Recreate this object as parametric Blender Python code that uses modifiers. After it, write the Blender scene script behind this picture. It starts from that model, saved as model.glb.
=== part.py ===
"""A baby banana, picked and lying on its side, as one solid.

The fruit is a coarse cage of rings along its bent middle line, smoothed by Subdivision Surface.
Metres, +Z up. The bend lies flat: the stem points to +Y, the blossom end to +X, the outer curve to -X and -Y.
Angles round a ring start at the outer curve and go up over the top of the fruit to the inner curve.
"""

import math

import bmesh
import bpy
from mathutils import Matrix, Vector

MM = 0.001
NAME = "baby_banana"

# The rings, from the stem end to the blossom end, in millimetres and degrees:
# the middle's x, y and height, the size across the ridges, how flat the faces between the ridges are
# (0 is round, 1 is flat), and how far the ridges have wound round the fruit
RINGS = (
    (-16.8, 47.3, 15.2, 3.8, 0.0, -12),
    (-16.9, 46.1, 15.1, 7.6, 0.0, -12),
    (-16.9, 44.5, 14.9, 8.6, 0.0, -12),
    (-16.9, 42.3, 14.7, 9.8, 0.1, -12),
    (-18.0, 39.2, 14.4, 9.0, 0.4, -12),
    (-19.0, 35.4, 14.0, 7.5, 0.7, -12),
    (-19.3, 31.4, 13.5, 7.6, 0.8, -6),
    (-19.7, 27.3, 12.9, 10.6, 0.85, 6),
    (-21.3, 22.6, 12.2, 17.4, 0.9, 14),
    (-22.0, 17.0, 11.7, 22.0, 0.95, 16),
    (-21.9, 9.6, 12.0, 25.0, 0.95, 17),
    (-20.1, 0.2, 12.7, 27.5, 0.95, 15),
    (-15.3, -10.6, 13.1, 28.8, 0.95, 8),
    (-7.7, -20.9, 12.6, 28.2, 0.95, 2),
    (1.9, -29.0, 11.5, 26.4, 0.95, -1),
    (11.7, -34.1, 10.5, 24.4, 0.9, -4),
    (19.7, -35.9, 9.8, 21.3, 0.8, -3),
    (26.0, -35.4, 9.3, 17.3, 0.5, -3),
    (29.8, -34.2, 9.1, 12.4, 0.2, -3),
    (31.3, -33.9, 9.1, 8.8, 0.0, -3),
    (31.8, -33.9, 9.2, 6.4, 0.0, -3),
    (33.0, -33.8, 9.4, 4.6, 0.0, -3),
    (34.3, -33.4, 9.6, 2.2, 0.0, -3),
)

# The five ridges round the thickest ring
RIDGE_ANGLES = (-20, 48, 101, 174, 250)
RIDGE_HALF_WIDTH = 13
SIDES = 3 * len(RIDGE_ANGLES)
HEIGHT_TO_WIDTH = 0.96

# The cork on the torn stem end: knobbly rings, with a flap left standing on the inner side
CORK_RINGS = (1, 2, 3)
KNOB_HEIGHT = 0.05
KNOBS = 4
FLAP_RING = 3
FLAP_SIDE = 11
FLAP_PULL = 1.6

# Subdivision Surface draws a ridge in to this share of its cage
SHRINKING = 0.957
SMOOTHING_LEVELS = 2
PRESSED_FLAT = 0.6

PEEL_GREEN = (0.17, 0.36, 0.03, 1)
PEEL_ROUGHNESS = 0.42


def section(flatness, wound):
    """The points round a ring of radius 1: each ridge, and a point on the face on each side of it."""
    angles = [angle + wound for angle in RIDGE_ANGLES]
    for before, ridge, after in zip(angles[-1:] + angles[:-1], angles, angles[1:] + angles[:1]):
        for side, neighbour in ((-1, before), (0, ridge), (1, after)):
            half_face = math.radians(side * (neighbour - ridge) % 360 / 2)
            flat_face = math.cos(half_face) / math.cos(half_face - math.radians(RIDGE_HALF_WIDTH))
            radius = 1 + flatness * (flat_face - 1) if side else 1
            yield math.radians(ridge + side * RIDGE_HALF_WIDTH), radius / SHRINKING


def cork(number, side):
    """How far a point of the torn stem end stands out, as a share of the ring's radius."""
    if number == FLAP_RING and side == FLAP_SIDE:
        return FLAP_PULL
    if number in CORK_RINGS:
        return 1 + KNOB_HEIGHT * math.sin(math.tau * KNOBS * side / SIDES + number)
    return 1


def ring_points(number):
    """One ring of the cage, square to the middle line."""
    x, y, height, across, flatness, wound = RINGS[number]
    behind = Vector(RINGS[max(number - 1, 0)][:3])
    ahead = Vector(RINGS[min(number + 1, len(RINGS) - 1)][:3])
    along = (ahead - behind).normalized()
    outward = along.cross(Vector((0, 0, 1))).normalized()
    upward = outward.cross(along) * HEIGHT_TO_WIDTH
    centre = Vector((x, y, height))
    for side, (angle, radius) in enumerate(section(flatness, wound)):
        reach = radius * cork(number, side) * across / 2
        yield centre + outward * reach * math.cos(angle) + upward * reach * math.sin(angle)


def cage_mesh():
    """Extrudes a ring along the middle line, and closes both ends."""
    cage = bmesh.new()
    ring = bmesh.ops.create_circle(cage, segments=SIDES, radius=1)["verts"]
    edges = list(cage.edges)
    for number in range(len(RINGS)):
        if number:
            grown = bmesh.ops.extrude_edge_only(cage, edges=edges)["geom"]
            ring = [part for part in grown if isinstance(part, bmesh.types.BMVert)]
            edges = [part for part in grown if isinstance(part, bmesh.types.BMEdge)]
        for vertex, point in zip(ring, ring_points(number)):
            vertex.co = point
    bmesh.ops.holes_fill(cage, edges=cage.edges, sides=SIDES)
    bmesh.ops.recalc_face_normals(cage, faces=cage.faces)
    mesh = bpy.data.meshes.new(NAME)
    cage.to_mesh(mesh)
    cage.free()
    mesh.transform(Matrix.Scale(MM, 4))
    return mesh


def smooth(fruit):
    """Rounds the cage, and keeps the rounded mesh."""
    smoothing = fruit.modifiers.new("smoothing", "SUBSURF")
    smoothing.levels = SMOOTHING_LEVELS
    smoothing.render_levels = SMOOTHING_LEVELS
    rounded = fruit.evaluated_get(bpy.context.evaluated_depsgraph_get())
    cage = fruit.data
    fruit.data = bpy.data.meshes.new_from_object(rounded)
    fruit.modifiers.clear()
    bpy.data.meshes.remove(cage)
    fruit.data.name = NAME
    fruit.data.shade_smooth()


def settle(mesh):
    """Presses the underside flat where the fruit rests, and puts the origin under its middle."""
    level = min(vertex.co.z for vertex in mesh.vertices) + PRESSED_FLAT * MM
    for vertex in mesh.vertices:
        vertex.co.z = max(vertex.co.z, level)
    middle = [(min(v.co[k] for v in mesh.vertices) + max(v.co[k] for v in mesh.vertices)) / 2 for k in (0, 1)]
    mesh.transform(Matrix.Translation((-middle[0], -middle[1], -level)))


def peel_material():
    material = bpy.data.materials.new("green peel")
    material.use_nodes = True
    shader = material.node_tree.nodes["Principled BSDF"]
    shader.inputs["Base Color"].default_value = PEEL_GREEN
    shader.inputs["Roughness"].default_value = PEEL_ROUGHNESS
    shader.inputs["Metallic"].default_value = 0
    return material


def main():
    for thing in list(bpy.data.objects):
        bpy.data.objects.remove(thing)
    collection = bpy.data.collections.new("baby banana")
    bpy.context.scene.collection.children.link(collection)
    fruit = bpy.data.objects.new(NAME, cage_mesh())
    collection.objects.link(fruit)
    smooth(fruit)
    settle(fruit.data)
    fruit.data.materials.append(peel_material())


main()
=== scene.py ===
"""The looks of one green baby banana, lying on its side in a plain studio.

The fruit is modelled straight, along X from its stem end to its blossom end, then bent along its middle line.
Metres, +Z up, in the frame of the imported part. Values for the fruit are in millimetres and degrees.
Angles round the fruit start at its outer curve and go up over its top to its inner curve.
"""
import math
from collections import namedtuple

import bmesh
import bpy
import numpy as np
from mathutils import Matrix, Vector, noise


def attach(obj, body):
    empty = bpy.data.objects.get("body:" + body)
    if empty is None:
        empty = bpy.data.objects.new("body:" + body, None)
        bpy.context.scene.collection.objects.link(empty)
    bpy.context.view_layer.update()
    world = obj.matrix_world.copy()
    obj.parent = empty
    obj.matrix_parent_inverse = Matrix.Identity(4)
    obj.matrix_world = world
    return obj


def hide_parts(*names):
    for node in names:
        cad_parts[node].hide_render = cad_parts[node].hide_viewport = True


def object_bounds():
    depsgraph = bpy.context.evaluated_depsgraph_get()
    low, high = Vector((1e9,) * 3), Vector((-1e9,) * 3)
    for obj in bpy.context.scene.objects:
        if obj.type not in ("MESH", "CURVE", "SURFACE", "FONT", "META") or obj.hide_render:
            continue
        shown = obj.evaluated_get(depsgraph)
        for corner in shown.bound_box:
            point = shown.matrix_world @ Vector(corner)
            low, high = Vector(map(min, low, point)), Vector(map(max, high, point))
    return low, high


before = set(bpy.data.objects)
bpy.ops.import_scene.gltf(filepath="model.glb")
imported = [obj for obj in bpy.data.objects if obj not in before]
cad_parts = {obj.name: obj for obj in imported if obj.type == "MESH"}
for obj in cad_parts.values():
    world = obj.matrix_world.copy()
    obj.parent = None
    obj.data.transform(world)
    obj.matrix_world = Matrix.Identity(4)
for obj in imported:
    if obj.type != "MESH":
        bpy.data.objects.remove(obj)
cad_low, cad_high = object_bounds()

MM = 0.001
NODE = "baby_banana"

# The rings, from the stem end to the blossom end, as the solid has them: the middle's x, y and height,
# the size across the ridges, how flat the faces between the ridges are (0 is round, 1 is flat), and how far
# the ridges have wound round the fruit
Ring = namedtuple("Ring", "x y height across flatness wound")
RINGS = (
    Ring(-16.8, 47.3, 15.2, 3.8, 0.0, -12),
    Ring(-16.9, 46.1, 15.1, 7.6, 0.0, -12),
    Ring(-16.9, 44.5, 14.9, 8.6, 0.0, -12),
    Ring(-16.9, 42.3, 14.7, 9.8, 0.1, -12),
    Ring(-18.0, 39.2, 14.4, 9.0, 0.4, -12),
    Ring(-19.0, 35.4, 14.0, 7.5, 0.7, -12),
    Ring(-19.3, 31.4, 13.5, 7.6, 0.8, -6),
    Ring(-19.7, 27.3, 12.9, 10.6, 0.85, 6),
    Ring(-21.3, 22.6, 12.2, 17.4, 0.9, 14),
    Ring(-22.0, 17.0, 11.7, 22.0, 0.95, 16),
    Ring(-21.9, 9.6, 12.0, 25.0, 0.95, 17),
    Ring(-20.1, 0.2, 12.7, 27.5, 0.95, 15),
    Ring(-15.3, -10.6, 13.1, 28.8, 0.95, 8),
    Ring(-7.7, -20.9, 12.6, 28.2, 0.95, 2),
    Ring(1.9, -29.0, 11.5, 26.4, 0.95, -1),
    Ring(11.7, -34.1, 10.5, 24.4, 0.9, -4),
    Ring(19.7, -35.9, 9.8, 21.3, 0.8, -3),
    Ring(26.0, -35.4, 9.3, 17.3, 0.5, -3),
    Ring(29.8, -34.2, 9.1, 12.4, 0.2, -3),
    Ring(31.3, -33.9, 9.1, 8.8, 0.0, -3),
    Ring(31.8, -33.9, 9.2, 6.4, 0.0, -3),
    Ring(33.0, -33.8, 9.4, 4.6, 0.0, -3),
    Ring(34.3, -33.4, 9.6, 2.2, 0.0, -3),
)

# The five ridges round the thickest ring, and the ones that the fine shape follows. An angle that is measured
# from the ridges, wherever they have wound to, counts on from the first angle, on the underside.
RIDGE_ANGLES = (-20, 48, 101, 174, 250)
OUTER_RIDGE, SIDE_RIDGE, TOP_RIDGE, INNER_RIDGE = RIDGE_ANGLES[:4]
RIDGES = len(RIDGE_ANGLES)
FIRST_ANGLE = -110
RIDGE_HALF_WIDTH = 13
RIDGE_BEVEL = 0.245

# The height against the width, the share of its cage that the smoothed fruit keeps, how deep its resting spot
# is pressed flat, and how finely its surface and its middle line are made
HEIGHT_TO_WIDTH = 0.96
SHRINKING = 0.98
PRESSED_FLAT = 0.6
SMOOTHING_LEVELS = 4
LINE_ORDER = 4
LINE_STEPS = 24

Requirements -
Give again only the lines that run from the line with "collection.objects.link(fruit)" to the line with "bpy.context.view_layer.update()". Include both of those lines exactly as written.

Solved exercise -
    collection.objects.link(fruit)
    smooth(fruit)
    settle(fruit.data)
    fruit.data.materials.append(peel_material())


main()
=== scene.py ===
"""The looks of one green baby banana, lying on its side in a plain studio.

The fruit is modelled straight, along X from its stem end to its blossom end, then bent along its middle line.
Metres, +Z up, in the frame of the imported part. Values for the fruit are in millimetres and degrees.
Angles round the fruit start at its outer curve and go up over its top to its inner curve.
"""
import math
from collections import namedtuple

import bmesh
import bpy
import numpy as np
from mathutils import Matrix, Vector, noise


def attach(obj, body):
    empty = bpy.data.objects.get("body:" + body)
    if empty is None:
        empty = bpy.data.objects.new("body:" + body, None)
        bpy.context.scene.collection.objects.link(empty)
    bpy.context.view_layer.update()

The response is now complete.